A disciplined approval path can make industrial digitalization far more successful. First, require that each proposal identify the operational loss in financial terms. Second, insist on a measurable baseline and a short review cycle, such as 90 to 180 days. Third, prioritize use cases with limited integration requirements and clear accountability at the plant level.
Fourth, approve pilots only when scaling criteria are defined in advance. That means setting thresholds for payback, adoption, data quality, and process repeatability. Fifth, evaluate digital projects alongside other capital options, not outside them. If a project cannot compete on return, risk, or strategic value, it should be redesigned or delayed.
This approach does not slow innovation. It improves it. By treating industrial digitalization as a staged investment thesis rather than a broad modernization slogan, finance leaders can support transformation without accepting avoidable uncertainty.
The earliest returns in industrial digitalization usually emerge where operational loss is already visible but poorly controlled: downtime, energy waste, quality defects, slow decisions, and tooling inefficiency.
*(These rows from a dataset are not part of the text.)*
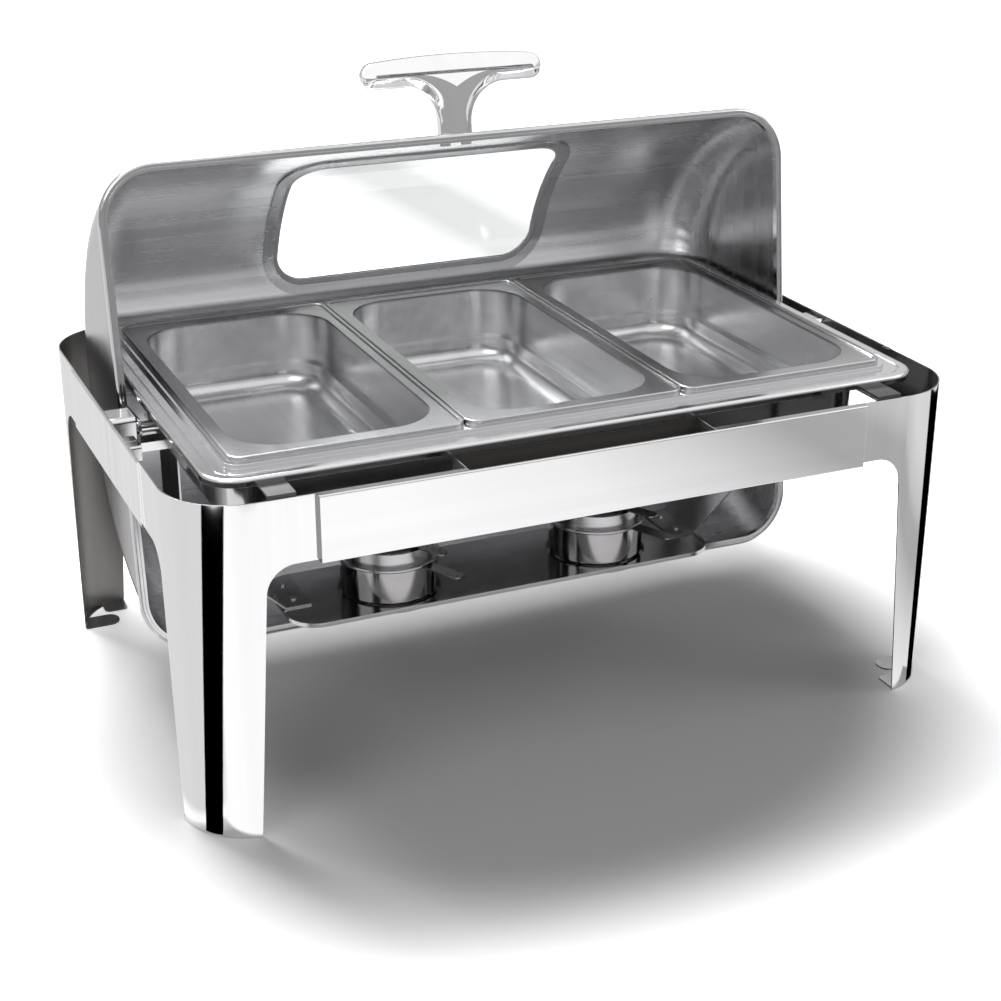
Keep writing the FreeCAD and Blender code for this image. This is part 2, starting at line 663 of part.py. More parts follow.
def make_side_rail(side, sx):
    body = new_body(f"side_rail_{side}")
    outer = "leg_half_length + side_rail_proud"
    bottom = "stand_height - band_height"
    section = outline(body, "XZ_Plane", [
        (mirrored(sx, outer), bottom),
        (mirrored(sx, outer), "stand_height"),
        (mirrored(sx, outer + " - side_rail_flange"), "stand_height"),
        (mirrored(sx, outer + " - side_rail_flange"), "stand_height - sheet"),
        (mirrored(sx, outer + " - sheet"), "stand_height - sheet"),
        (mirrored(sx, outer + " - sheet"), bottom + " + sheet"),
        (mirrored(sx, outer + " - side_rail_flange"), bottom + " + sheet"),
        (mirrored(sx, outer + " - side_rail_flange"), bottom),
    ], offset="-1 * side_rail_half_length")
    add(body, section, "side_rail_half_length * 2")
    low_x, high_x = between(sx, "leg_half_length", outer + " - sheet / 2")
    for start in ("-1 * side_rail_half_length", "side_rail_half_length - sheet"):
        end = outline(body, "XZ_Plane",
                      span(low_x, high_x, bottom + " + sheet / 2", "stand_height - sheet / 2"),
                      offset=start)
        add(body, end, "sheet")
    round_corners(body, section, [0, 1], "sheet * 0.9")
    low_x, high_x = between(sx, outer + " - side_seam_depth", outer + " + overcut")
    groove = outline(body, "XY_Plane", span(
        low_x, high_x, "-1 * side_seam - side_seam_width", "-1 * side_seam"), offset=bottom + " - overcut")
    cut(body, groove, "band_height + 2 * overcut")


def make_rail_studs():
    """Weld studs between each rail and the arms behind it."""
    studs = []
    middle = "stand_height - band_height / 2"
    for sx in (-1, 1):
        for sy in (-1, 1):
            for step in (-0.5, 0.5):
                height = f"{middle} + {step} * stud_spacing"
                start = "leg_half_width" if sy > 0 else "-1 * (leg_half_width + rail_proud - sheet)"
                studs.append(cylinder("rail_stud", "stud_radius", "rail_proud - sheet", "Y", (
                    mirrored(sx, "rail_half_length - stud_inset"), start, height)))
                start = ("leg_half_length" if sx > 0
                         else "-1 * (leg_half_length + side_rail_proud - sheet)")
                studs.append(cylinder("side_rail_stud", "stud_radius", "side_rail_proud - sheet", "X", (
                    start, mirrored(sy, "side_rail_half_length - stud_inset"), height)))
    group("rail_studs", studs)


def make_front_trough():
    """An open folded box behind the front rail."""
    body = new_body("front_trough")
    face = "-1 * (leg_half_width + rail_proud - sheet)"
    back = face + " + trough_width"
    bottom = "stand_height - trough_depth"
    shell = outline(body, "XY_Plane", span("-1 * trough_left", "trough_right", face, back),
                    offset=bottom)
    add(body, shell, "trough_depth")
    hollow = outline(body, "XY_Plane", span(
        "-1 * trough_left + trough_sheet", "trough_right - trough_sheet",
        face + " + trough_sheet", back + " - trough_sheet"), offset=bottom + " + trough_sheet")
    cut(body, hollow, "trough_depth")


def make_corner_bracket(side, sx):
    """A plate riveted to the leg's arm, with a folded seat under the water pan's corner."""
    body = new_body(f"corner_bracket_{side}")
    face = "leg_half_width - sheet"
    plate = outline(body, "XZ_Plane", [
        (mirrored(sx, "bracket_middle - bracket_width / 2"), "water_rim_bottom"),
        (mirrored(sx, "bracket_middle + bracket_width / 2"), "water_rim_bottom"),
        (mirrored(sx, "bracket_middle + bracket_width / 2"), "water_rim_bottom - bracket_drop"),
        (mirrored(sx, "bracket_middle"), "water_rim_bottom - bracket_drop"),
        (mirrored(sx, "bracket_middle - bracket_width / 2"), "water_rim_bottom - bracket_drop / 2"),
    ], offset=face + " - bracket_sheet")
    add(body, plate, "bracket_sheet")
    low_x, high_x = between(sx, "bracket_middle - bracket_width / 2", "bracket_middle + bracket_width / 2")
    seat = outline(body, "XY_Plane", span(
        low_x, high_x, f"-1 * ({face})", "water_middle - water_rim_half_width + bracket_seat"),
        offset="water_rim_bottom - bracket_sheet")
    add(body, seat, "bracket_sheet")


def make_bracket_rivets():
    rivets = []
    for sx in (-1, 1):
        for step in (-0.5, 0.5):
            rivets.append(cylinder("bracket_rivet", "bracket_rivet_radius", "rivet_height", "Y", (
                mirrored(sx, f"bracket_middle + bracket_width / 4 + {step / 2} * bracket_rivet_spacing"),
                "-1 * (leg_half_width - sheet - bracket_sheet)",
                f"water_rim_bottom - bracket_drop / 2 - {step} * bracket_rivet_spacing")))
    group("bracket_rivets", rivets)


# ---------------------------------------------------------------- pivot
def make_hinge_bracket(side, sx):
    """A block on the side rail that carries the pin, with a small foot in front."""
    body = new_body(f"hinge_bracket_{side}")
    inner_face = "leg_half_length + side_rail_proud - sheet"
    low_x, high_x = between(sx, "hub_inner", inner_face)
    length = f"({high_x}) - ({low_x})"
    hub = outline(body, "YZ_Plane", rectangle("hub_size / 2", "hub_size / 2", "0", "pivot_height"),
                  offset=low_x)
    add(body, hub, length)
    round_corners(body, hub, [0, 1, 2, 3], "hub_rounding")
    foot = outline(body, "YZ_Plane", span(
        "-1 * (hub_size / 2 + hub_foot_width)", "-1 * bar_half_width",
        "pivot_height - hub_foot_drop", "pivot_height - hub_foot_drop + hub_foot_height"), offset=low_x)
    add(body, foot, length)
    round_corners(body, foot, [0, 3], "hub_rounding / 2")
    bore = circles(body, "YZ_Plane", ("0", "pivot_height", "pin_radius"), offset=low_x)
    cut(body, bore, length)


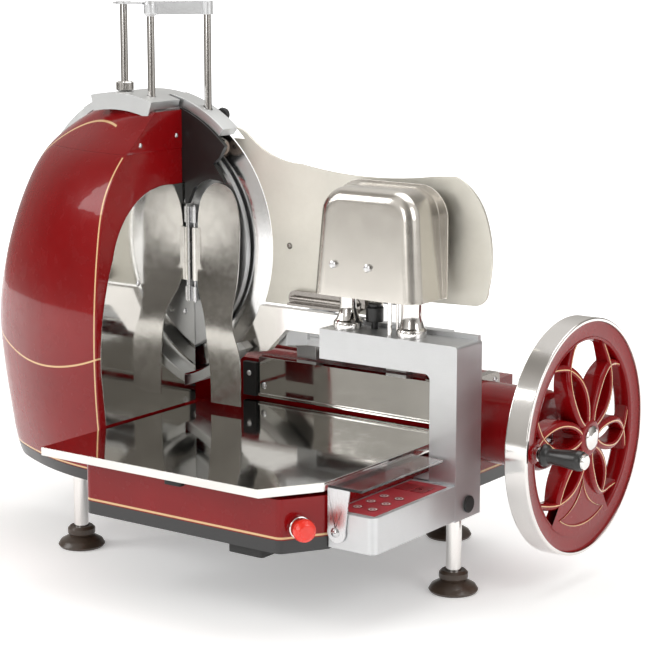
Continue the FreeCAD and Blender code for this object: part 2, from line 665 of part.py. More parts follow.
def rail_cover():
    y0, y1 = RAIL_PANEL_Y + 3, 458
    shell = box(-555, BASE_RIGHT, y0, y1, BASE_TOP, RAIL_TOP)
    hollow = box(-551, BASE_RIGHT - 4, y0 + 4, y1 - 4, BASE_TOP - 1, RAIL_TOP - 4)
    shell = shell.cut(hollow)
    return shell.cut(rod(12, V(BASE_RIGHT - 8, WHEEL_Y, WHEEL_Z), V(BASE_RIGHT + 8, WHEEL_Y, WHEEL_Z)))


def rail_panel():
    y0, y1 = RAIL_PANEL_Y, RAIL_PANEL_Y + 3
    plate = box(-262, BASE_RIGHT, y0, y1, TRAY_TOP + 3, RAIL_TOP + 4)
    flange = box(-262, BASE_RIGHT, y0, y0 + 14, RAIL_TOP, RAIL_TOP + 4)
    bead = box(-262, BASE_RIGHT, y0 - 2.5, y0, TRAY_TOP + 5, TRAY_TOP + 8)
    return fuse_all([plate, flange, bead])


def guide_rods():
    return Part.makeCompound([rod(ROD_R, V(-560, y, ROD_Z), V(ROD_END, y, ROD_Z)) for y in ROD_Y])


def end_bracket(x0, x1, z0):
    plate = soft_box(x0, x1, 364, 458, z0, 247, 9, X)
    for y in ROD_Y:
        plate = plate.cut(rod(ROD_R, V(x0 - 1, y, ROD_Z), V(x1 + 1, y, ROD_Z)))
    return plate


def rod_brackets():
    left = end_bracket(-560, -550, BASE_TOP).cut(box(-556, -500, 340, 470, BASE_TOP - 1, RAIL_TOP))
    right = end_bracket(ROD_END - 14, ROD_END - 2, RAIL_TOP)
    outer = soft_box(BASE_RIGHT, BASE_RIGHT + 12, 350, 407, 190, 231, 7, X)
    outer = outer.cut(rod(HOUSING_R, V(40, WHEEL_Y, WHEEL_Z), V(70, WHEEL_Y, WHEEL_Z)))
    return Part.makeCompound([left, right, outer])


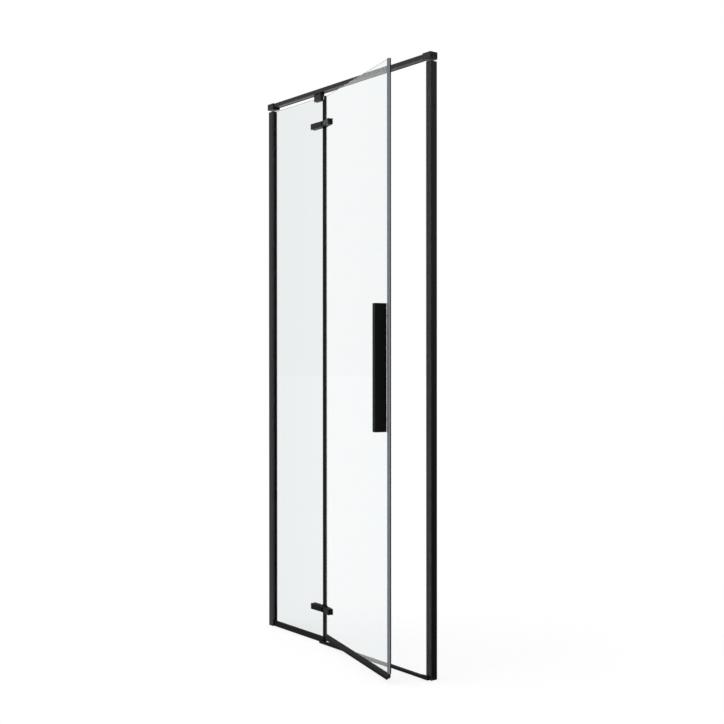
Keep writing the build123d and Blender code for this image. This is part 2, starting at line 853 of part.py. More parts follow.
def save_frame():
    """Write the pieces that stay on the walls and the floor."""
    for side, word in ((-1, "left"), (1, "right")):
        save(f"{word}_wall_channel", wall_channel(side))
        save(f"{word}_post_cap", post_cap(side))
        save(f"{word}_rail_block", end_block(side))
    save("left_post", left_post())
    save("right_post", right_post())
    save("post_side_screws", side_screws())
    save("left_post_gasket", left_post_gasket())
    save("fixed_glass", fixed_glass())
    save("fixed_bottom_channel", bottom_channel())
    save("fixed_bottom_gasket", bottom_gasket())
    save("fixed_edge_seal", fixed_edge_seal())
    save("top_rail", top_rail())
    save("rail_block_set_screws", block_screws())
    save("rail_clamp", clamp_body())
    save("rail_clamp_liner", clamp_liner_piece())
    save("rail_clamp_bolt", clamp_bolt())
    save("rail_clamp_nut", clamp_nut())
    save("strike_strip", strike_holder())
    save("strike_magnet", strike_magnet())
    save("threshold", threshold())
    save("threshold_end_cap", threshold_cap())


def save_hinges():
    """Write the pieces of both pivot hinges."""
    for word, height in hinge_heights().items():
        save(f"{word}_hinge_frame_plate_front", frame_leaf_front(height))
        save(f"{word}_hinge_frame_plate_back", leaf_plate(-1, frame_leaf_length, 1, height))
        save(f"{word}_hinge_frame_pads", Compound(hinge_pads(-1, frame_leaf_length, height)))
        save(f"{word}_hinge_frame_screws", Compound(leaf_screws(-1, height)))
        save(f"{word}_hinge_pin", hinge_pin(height))
        save(f"{word}_hinge_washers", hinge_washers(height))
        save(f"{word}_hinge_bush", hinge_bush(height))
        save(f"{word}_hinge_door_plate_front", door_leaf_front(height))
        save(f"{word}_hinge_door_plate_back", on_door(leaf_plate(1, door_leaf_length, 1, height)))
        pads = [on_door(pad) for pad in hinge_pads(1, door_leaf_length, height)]
        save(f"{word}_hinge_door_pads", Compound(pads))
        screws = [on_door(screw) for screw in leaf_screws(1, height)]
        save(f"{word}_hinge_door_screws", Compound(screws))


def save_door():
    """Write the pieces that swing on the hinges."""
    save("door_glass", door_glass())
    save("door_hinge_seal", door_hinge_seal())
    save("door_edge_seal", edge_seal())
    save("door_edge_magnet", edge_magnet())
    save("door_bottom_profile", door_profile())
    save("door_drip_seal", drip_seal())
    save("handle", handle())
    save("handle_pad", handle_pad())
    save("handle_ferrules", handle_ferrules())
    save("handle_screws", handle_screws())


os.makedirs("parts", exist_ok=True)
save_frame()
save_hinges()
save_door()
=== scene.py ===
"""Alcove shower door with a glass door on two pivot hinges: its finishes, screws, seals and studio."""
import math

import bmesh
import bpy
from mathutils import Matrix, Vector


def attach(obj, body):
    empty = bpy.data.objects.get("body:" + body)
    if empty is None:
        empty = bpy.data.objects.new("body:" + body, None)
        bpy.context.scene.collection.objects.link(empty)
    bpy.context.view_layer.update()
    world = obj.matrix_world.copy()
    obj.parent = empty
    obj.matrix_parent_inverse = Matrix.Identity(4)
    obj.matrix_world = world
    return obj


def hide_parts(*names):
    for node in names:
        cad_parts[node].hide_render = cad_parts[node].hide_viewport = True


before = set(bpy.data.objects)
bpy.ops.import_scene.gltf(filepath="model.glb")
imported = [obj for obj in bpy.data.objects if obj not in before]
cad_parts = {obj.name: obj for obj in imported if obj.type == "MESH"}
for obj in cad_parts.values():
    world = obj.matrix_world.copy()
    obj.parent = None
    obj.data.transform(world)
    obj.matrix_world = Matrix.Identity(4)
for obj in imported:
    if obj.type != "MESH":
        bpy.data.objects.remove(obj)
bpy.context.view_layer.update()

bl_info = {
    "name": "Pivot shower door",
    "version": (1, 0, 0),
    "blender": (4, 5, 0),
    "location": "3D View > Sidebar > Shower Door",
    "description": "Finishes, screws, seals and studio for a framed alcove shower door",
    "category": "Object",
}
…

These are the areas where digital tools can convert hidden friction into measurable savings, often without requiring enterprise-wide disruption.
For financial approvers, the path forward is clear. Start with use cases that have direct cost logic, fast time to value, and realistic scaling potential. Demand conservative ROI models, transparent total cost, and operational accountability. In industrial environments shaped by precision components, manufacturing tools, electrical systems, and process-critical assets, that discipline is what turns digitalization from a technology conversation into a credible investment strategy.
Industrial digitalization does not need to begin with the biggest vision. It needs to begin where returns show up first.